When someone you love, someone as close as your child, dies, bit by bit there is a drip-feed of snippets of information from those who were equally as close which uncover uncomfortable truths about the way you were perceived as a parent. You fondly imagine that all the hugs and kisses during our shared lives may add up to some kind of closeness … you imagine in your self-centred way “Ah, yes; I’m very close to my lovely daughter...” Yet I’m learning – the hard way – just how much such conceit can cloud your vision. I’m beginning to feel shame, an insatiable, irreparable regret that I wasn’t as good a father as I thought I was.

The best artists, writers and musicians are those who progress with their humility intact. I was a loud-mouthed, inconsiderate joking bore from the start. If I couldn’t make it as a rock star back in the 60s, due to my own stupid obstinacy, then I knew that my first love, writing, would kick in in later life and maybe raise my porcine profile slightly above the humanity around me. That never happened, although I fondly imagined it was in progress. All those delightful Saturday afternoons and evenings, all those Christmases, birthday parties and New Year Eves, when the family gathered around the communal table, drinking, smoking, eating, laughing, well; I realise now that I always hogged the show. Every man likes to think of himself as kind and considerate. I’ve written reams about grief, love and compassion, studied religions, tried to be a Buddhist even at one time, yet there was an invisible, insurmountable barrier between me and the subject matter – my bloated ego. Why did poor Sarah sometimes resort to reading a magazine or a newspaper when I was in full sway? It’s obvious now. Whatever Dad was blathering on about, whatever comment he was making, it has to be listened to. I would even interrupt other people to enable me to continue. I even interrupted my sweet little girl.  I Didn’t listen.

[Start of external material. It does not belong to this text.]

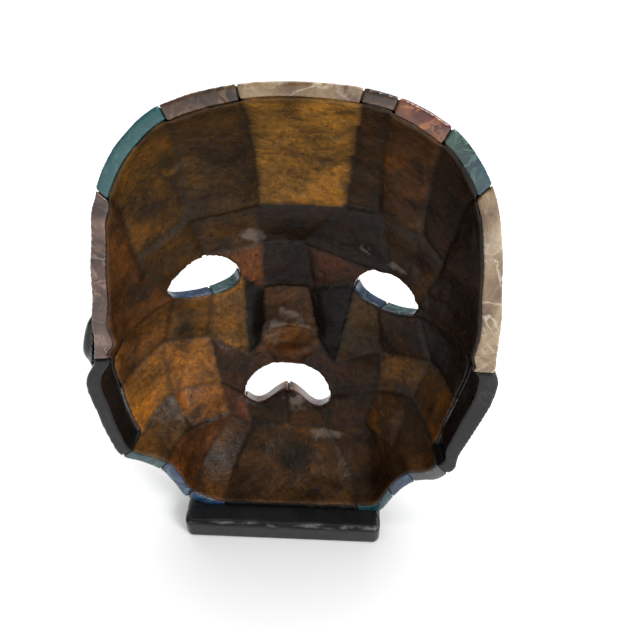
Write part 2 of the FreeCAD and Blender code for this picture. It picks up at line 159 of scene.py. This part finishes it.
def add(tree, kind, settings=None, out=0, stops=(), **links):
    """Adds a node with its settings, colour stops and links, and gives one of its outputs,
    or the node itself if out is None. A link is named for its socket, with _ for a space;
    in0, in1 ... are sockets by number."""
    node = tree.nodes.new(kind)
    for key, value in (settings or {}).items():
        setattr(node, key, value)
    for n, (place, shade) in enumerate(stops):
        band = node.color_ramp.elements
        stop = band[n] if n < len(band) else band.new(place)
        stop.position, stop.color = place, tone(shade)
    for key, value in links.items():
        name = int(key[2:]) if key[:2] == "in" and key[2:].isdigit() else key.replace("_", " ")
        socket = node.inputs[name]
        if isinstance(value, bpy.types.NodeSocket):
            tree.links.new(value, socket)
        else:
            socket.default_value = value
    return node if out is None else node.outputs[out]


def new_material(name):
    """An empty material: itself, its nodes, its shader and the piece's own coordinates."""
    material = bpy.data.materials.new(name)
    material.use_nodes = True
    tree = material.node_tree
    tree.nodes.clear()
    shader = add(tree, "ShaderNodeBsdfPrincipled", out=None)
    add(tree, "ShaderNodeOutputMaterial", out=None, Surface=shader.outputs[0])
    return material, tree, shader, add(tree, "ShaderNodeTexCoord", out="Object")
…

And now it is all too late. I can’t hug her and say how sorry I am. All I can do is stare at her lovely picture and feel the self-inflicted knife turn in my heart. I even hogged the funeral service with my sentimental, melodramatic oratory.

I did what I thought was my best with our children. I worked hard, made sure they were clothed, housed, fed and happy and tried to keep them in my heart at all times. But now I’m slowly realising that I am utterly flawed as a parent. Every memory of every bit of togetherness will now be shot through with painful guilt. If you have children, therefore, consider this and always, always, shut up and LISTEN. That way you will know your kids better, and not suffer this trauma, which I will carry to my own grave.
Sarah Ball, nee Bainton, October 2nd 1966 - December 23 2012.

There will be no more Christmas, no more Auld Lang Syne. It’s too painful. And I shall probably never get drunk again. The conceit of being a writer is, unfortunately, a smouldering ember I can’t yet extinguish, because this is what I do to try and make a living. If you can see or feel these words, Sarah, wherever you are (it surely must be heaven) please forgive your ebullient, thoughtless father. Your death will change me forever. When we meet again, perhaps I’ll let you do the talking.